The Asian Longhorned Beetle life cycle

The Asian Longhorned Beetle spends most of its life hidden inside a tree, which is exactly what makes it so dangerous and so hard to catch. Understanding its four stages explains both the damage it does and the narrow window each year when you can actually spot it.

Reviewed by the BeetleBusters Editorial Team · Last updated

The four life stages: egg, larva, pupa, adult

The Asian Longhorned Beetle goes through complete metamorphosis in four stages — egg, larva, pupa, and adult — and typically completes one generation per year, though in cooler climates development can stretch across one to two years. Three of those four stages happen entirely inside the wood, where nothing is visible from outside. Here is what each stage involves and how long it lasts.

  1. 1

    Egg

    Hatches in about 10–15 days

    A female chews a shallow oval pit in the bark and lays a single egg inside it, one pit at a time. Over her life she may lay several dozen eggs — commonly cited figures run from about 30 to 90, with some sources reporting more.

  2. 2

    Larva

    Feeds inside the wood for 1–2 years

    The larva is the destructive stage. It first feeds in the living tissue just under the bark, then bores deep into the sapwood and heartwood, carving large galleries as it grows to about 2 inches long. This is where the tree is killed — and it all happens out of sight.

  3. 3

    Pupa

    A few weeks inside the wood

    When fully grown, the larva hollows out a chamber near the surface and pupates, transforming into an adult inside the tree. Nothing is visible from outside during this stage.

  4. 4

    Adult

    Active roughly July–October

    The new adult chews a round exit hole and emerges to mate and, for females, to lay the next generation of eggs. Adults are the only stage you are likely to see — and only for part of the summer and early fall.
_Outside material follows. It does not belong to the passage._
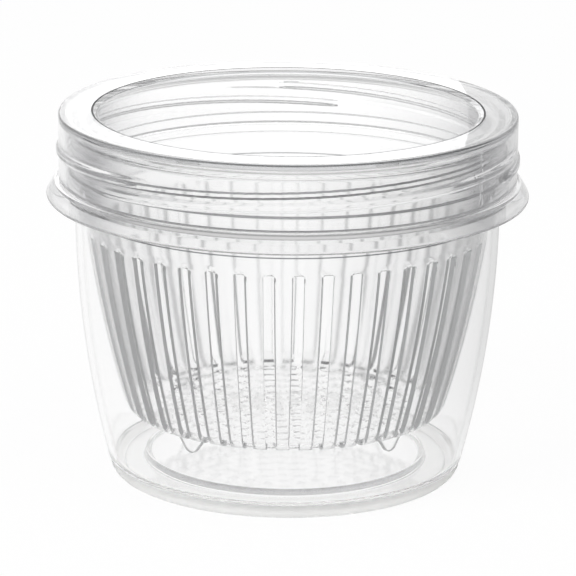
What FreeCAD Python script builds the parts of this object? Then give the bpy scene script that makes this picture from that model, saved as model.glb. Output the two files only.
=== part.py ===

How a female lays her eggs

A female Asian Longhorned Beetle prepares each egg by hand, which is part of why a single beetle can damage a tree so thoroughly. Using her jaws, she chews a shallow oval pit — an "egg niche" — through the bark and into the living tissue beneath, then lays one egg in that pit before moving on to chew the next. She repeats this many times over her weeks of adult life, commonly placing on the order of several dozen eggs across the host tree and sometimes onto neighboring hosts. Each of those pits becomes an independent point of attack, so even one female leaves a scatter of larvae working through the trunk and limbs. The pits themselves — oval depressions roughly half an inch across — are one of the earlier outward signs of infestation, often visible before any exit holes appear.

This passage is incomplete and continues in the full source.